To borrow a phrase from Kamala Harris, Machiavelli did not just fall out of a coconut tree. Specialists in the classical tradition have long noticed, as Michelle Zerba explains, “the essential affinity between the Machiavellian doctrine of princely fraud and the Ciceronian ethics of gentlemanly dissimulation.” The ideas of rhetorical “propriety”—attention to “circumstance,” a sense of the aptum, a knack for fitting the occasion—permeate his political and ethical maxims.When Machiavelli writes, “It is necessary that [a prince] should have a mind ready to turn itself according to the way the winds of fortune and the changing circumstances command him,” he has simply taken to heart Cicero’s “universal rule, in oratory as in life,” to consider the moment. Cicero, of course, was chiefly interested in an apt turn of phrase, while Machiavelli was also interested in the apt turn of a dagger.

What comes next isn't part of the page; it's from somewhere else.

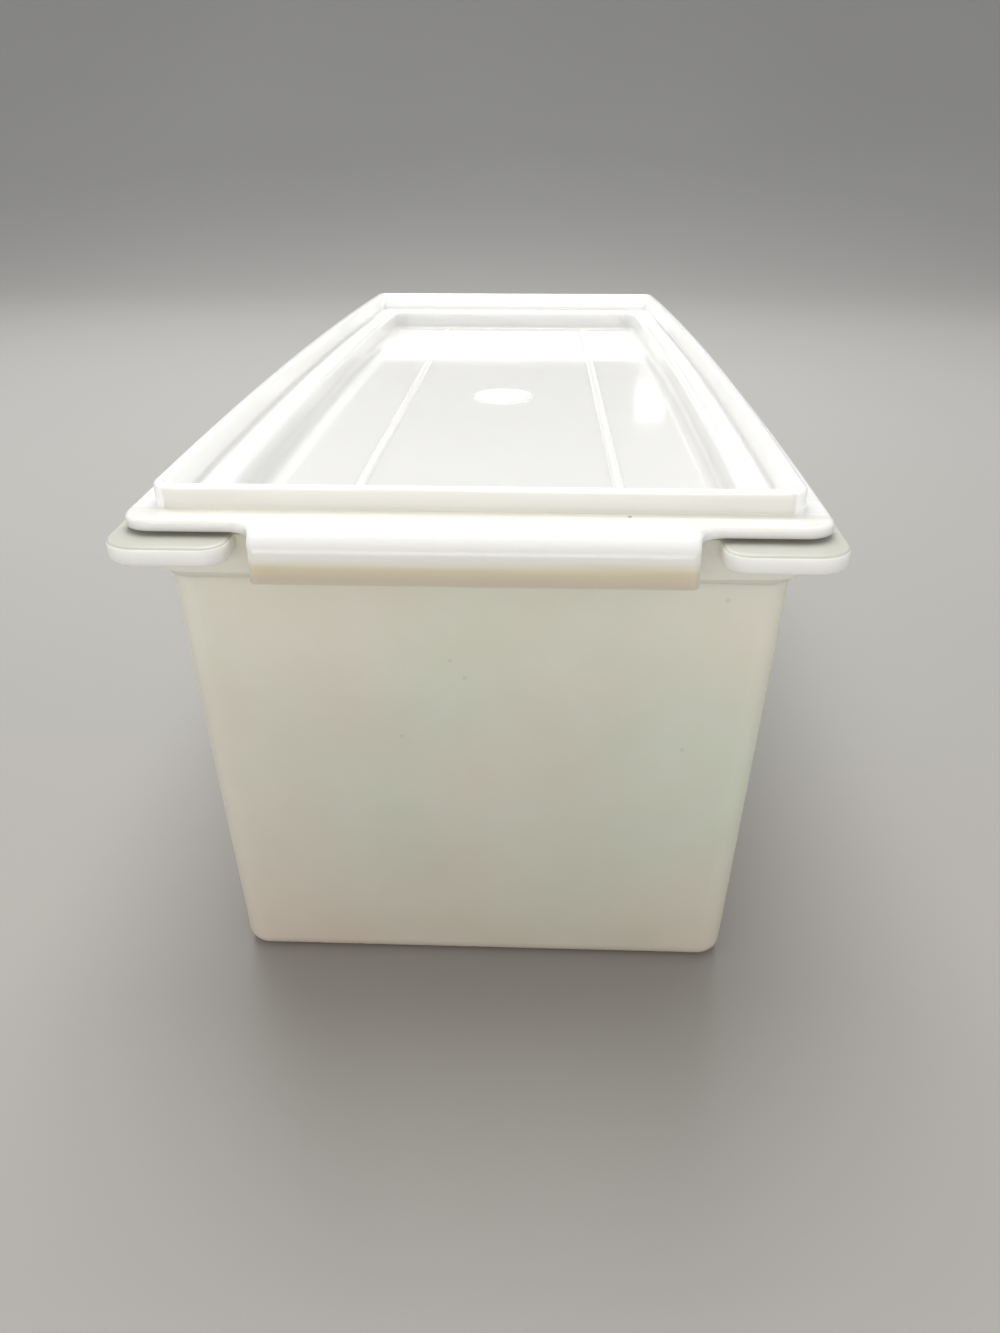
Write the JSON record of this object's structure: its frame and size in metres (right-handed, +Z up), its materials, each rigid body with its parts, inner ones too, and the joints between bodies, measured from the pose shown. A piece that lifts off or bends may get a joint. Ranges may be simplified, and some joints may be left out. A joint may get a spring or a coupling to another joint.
{
  "type": "cheese storage container",
  "caption": "Long, deep food keeper of translucent off-white plastic: tapered tub with ears at its rim and a press-on tray lid with a pull tab at each end.",
  "frame": {"origin": "middle of the footprint, on the surface the tub stands on", "axes": "+Z up, +Y along the long axis, from one pull tab to the other; +X across"},
  "size_m": [0.127, 0.294, 0.103],
  "materials": {
    "tub_plastic": "translucent off-white, satin",
    "lid_plastic": "translucent milky white, soft gloss"
  },
  "bodies": {
    "root": {"tub": "tub_plastic", "lid": "lid_plastic"}
  },
  "joints": []
}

There are plenty of reasons to recoil from Machiavelli’s violent realpolitik. From Stoicism to Kant’s categorical imperative, writers have made compelling arguments that we should always obey our moral obligations, not just when they are advantageous. But even if we agree with Machiavelli’s critics, he can still help us articulate the roots of our distaste for “weird” politicians. Just as ancient orators positioned the aptum as one stylistic virtue among many—clarity, adornment, proper grammar—Machiavelli similarly positions “aptitude” among other virtues like clemency and truthfulness. For rhetoricians and politicians alike, these values sit in unstable tension, and trade-offs are unavoidable.